Exercise aim: For this exercise, write out exactly, and only, the lines running from the line that contains "Write the FreeCAD" through the line that contains "travel for one".

Records shown:
%%
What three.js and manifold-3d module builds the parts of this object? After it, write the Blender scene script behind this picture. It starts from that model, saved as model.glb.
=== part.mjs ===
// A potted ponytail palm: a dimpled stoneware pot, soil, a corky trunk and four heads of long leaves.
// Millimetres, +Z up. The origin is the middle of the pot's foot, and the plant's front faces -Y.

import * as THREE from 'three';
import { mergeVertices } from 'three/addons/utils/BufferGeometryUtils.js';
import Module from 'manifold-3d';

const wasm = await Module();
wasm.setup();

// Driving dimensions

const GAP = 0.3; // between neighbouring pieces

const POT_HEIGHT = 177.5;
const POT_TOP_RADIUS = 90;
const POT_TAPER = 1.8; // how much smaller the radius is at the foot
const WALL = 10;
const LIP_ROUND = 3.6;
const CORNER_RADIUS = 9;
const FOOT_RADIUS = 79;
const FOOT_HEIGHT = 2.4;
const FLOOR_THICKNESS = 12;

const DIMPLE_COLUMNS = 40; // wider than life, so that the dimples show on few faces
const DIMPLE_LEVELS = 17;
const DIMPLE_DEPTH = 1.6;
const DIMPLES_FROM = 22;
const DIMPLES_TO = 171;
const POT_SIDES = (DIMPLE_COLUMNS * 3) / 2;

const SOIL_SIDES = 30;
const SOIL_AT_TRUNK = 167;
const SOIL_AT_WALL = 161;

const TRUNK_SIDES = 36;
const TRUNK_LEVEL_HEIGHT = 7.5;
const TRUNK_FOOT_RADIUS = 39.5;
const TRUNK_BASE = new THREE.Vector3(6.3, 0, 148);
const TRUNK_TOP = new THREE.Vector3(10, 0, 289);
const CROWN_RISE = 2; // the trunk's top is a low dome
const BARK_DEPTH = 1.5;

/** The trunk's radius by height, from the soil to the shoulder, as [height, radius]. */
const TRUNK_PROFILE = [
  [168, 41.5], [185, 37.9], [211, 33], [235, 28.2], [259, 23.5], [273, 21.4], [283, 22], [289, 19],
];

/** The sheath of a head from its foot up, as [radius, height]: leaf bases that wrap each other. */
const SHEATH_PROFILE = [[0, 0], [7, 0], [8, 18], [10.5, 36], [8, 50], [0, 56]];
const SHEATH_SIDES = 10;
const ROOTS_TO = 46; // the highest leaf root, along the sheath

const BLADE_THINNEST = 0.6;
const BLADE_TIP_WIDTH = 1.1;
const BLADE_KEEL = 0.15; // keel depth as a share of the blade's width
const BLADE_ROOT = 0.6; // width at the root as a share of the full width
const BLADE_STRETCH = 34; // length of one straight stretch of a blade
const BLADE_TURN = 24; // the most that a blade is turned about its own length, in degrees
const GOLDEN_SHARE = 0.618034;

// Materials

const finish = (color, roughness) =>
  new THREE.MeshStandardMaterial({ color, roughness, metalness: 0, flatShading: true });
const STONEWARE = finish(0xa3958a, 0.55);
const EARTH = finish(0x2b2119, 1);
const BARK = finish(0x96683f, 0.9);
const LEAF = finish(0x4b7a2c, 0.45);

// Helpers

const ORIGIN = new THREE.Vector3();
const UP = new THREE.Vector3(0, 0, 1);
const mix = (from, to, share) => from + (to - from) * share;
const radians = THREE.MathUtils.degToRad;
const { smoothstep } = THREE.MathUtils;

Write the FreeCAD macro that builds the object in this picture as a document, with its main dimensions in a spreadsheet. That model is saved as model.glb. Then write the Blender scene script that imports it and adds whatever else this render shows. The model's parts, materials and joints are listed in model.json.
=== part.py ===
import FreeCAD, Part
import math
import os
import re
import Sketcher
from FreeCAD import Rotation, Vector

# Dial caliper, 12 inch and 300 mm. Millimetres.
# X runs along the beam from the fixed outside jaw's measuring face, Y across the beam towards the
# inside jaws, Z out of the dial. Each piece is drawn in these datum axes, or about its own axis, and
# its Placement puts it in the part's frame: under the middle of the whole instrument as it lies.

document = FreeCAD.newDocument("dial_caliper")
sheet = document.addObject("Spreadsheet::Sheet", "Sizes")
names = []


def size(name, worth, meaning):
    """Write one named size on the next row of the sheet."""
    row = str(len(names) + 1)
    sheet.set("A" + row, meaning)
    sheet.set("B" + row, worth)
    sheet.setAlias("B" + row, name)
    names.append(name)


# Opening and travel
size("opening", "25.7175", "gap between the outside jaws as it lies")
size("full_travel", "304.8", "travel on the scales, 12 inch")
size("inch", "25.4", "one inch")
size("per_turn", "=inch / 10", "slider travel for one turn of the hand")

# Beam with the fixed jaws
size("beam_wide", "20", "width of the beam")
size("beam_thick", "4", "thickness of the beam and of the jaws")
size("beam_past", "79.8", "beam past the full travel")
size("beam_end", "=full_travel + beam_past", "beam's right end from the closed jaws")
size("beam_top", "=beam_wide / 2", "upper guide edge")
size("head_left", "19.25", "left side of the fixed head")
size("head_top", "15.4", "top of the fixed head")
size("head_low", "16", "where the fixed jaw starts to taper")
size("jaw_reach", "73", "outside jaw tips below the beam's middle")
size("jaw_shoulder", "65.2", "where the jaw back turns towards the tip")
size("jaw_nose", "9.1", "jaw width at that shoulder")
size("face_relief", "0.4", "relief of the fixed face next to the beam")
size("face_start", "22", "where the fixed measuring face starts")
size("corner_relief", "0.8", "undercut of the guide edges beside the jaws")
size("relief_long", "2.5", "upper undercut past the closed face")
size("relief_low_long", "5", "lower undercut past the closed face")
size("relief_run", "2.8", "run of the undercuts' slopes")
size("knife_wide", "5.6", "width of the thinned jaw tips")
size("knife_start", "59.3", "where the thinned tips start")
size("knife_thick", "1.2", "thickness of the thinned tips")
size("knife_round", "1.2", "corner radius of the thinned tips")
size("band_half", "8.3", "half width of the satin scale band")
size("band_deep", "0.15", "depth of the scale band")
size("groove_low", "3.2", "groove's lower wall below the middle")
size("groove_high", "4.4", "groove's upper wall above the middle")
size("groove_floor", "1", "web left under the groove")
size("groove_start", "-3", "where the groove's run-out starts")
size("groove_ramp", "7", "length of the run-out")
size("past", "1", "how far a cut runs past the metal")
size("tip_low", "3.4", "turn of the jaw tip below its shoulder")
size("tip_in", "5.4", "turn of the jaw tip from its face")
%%
Task solution:
Write the FreeCAD macro that builds the object in this picture as a document, with its main dimensions in a spreadsheet. That model is saved as model.glb. Then write the Blender scene script that imports it and adds whatever else this render shows. The model's parts, materials and joints are listed in model.json.
=== part.py ===
import FreeCAD, Part
import math
import os
import re
import Sketcher
from FreeCAD import Rotation, Vector

# Dial caliper, 12 inch and 300 mm. Millimetres.
# X runs along the beam from the fixed outside jaw's measuring face, Y across the beam towards the
# inside jaws, Z out of the dial. Each piece is drawn in these datum axes, or about its own axis, and
# its Placement puts it in the part's frame: under the middle of the whole instrument as it lies.

document = FreeCAD.newDocument("dial_caliper")
sheet = document.addObject("Spreadsheet::Sheet", "Sizes")
names = []


def size(name, worth, meaning):
    """Write one named size on the next row of the sheet."""
    row = str(len(names) + 1)
    sheet.set("A" + row, meaning)
    sheet.set("B" + row, worth)
    sheet.setAlias("B" + row, name)
    names.append(name)


# Opening and travel
size("opening", "25.7175", "gap between the outside jaws as it lies")
size("full_travel", "304.8", "travel on the scales, 12 inch")
size("inch", "25.4", "one inch")
size("per_turn", "=inch / 10", "slider travel for one turn of the hand")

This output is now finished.